The building, which serves people from all over St. Clair County and beyond, will also house an area where patrons can get clothing for job interviews. The entire building will be air- conditioned for the first time since it was purchased by St. Vincent de Paul in the 1980s.
“A lot of the plumbing, drywall and other labor is being done by the goodwill and charity of the local unions and people like John Holland, Bruce Holland (CEO of Holland Construction), and Dan Heuermann of St. Henry Parish in Belleville,” says Hogrebe.
Hogrebe says the expansion is needed because the ministry has changed over the years. “Today it is much more hands-on and there is a lot more outreach,” she says. “The need has grown exponentially, so we are trying to make the center more organized and efficient. We don’t make any money.” Renovating the existing building, therefore, was the most cost effective thing to do.
“Instead of building a new building God told us to stay here and renovate this one,” Hogrebe says.
The center serves between 180-200 persons a day for lunch, six days a week. On extreme weather days the center opens early so that people can warm up with coffee or cool down in the AC.

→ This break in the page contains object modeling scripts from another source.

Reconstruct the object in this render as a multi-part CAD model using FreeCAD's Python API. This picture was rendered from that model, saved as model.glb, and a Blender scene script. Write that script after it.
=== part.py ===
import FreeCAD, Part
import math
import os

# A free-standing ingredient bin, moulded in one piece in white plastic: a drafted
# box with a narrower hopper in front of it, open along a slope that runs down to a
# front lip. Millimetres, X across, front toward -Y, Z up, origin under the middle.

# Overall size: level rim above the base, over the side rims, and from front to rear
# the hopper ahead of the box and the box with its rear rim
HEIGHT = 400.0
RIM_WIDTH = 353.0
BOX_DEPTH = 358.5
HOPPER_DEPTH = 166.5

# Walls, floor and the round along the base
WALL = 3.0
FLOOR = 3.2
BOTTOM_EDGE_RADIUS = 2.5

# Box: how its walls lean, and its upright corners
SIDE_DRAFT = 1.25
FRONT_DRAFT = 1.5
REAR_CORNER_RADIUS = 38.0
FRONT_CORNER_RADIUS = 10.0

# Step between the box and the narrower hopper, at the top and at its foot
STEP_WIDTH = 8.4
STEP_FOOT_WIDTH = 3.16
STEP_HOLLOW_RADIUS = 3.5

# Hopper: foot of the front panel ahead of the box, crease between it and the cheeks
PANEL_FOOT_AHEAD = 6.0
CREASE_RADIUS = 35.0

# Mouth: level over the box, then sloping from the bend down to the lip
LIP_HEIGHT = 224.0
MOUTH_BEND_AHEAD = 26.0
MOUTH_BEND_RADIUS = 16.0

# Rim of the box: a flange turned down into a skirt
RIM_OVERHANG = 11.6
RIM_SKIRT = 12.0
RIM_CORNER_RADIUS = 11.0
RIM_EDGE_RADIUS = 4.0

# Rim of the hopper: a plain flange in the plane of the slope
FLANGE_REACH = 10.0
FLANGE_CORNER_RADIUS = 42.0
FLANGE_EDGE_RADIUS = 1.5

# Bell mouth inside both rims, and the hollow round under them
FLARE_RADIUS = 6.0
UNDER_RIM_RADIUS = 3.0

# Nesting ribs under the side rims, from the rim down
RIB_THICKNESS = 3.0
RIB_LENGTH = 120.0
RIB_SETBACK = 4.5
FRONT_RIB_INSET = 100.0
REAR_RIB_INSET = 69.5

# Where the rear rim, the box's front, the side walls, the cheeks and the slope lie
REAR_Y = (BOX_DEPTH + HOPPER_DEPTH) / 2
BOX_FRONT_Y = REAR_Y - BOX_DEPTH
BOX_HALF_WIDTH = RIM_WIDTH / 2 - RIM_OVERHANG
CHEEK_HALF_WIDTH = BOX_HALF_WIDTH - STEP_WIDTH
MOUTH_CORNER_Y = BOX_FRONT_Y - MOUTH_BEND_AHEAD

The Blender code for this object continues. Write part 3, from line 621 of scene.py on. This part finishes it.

“A lot of the homeless have nowhere else to go,” says Hogrebe. “If we don’t feed them they don’t eat.”
Many of the people they see are mentally ill or the chronically poor and homeless. “At the end of the month when their food stamps are used up we are packed,” Hogrebe says. The center serves about 100,000 meals a year.
“They deserve the best, they deserve a facility that is first-rate.”
Hogrebe says they hope to hold an open house between Christmas and New Years Day.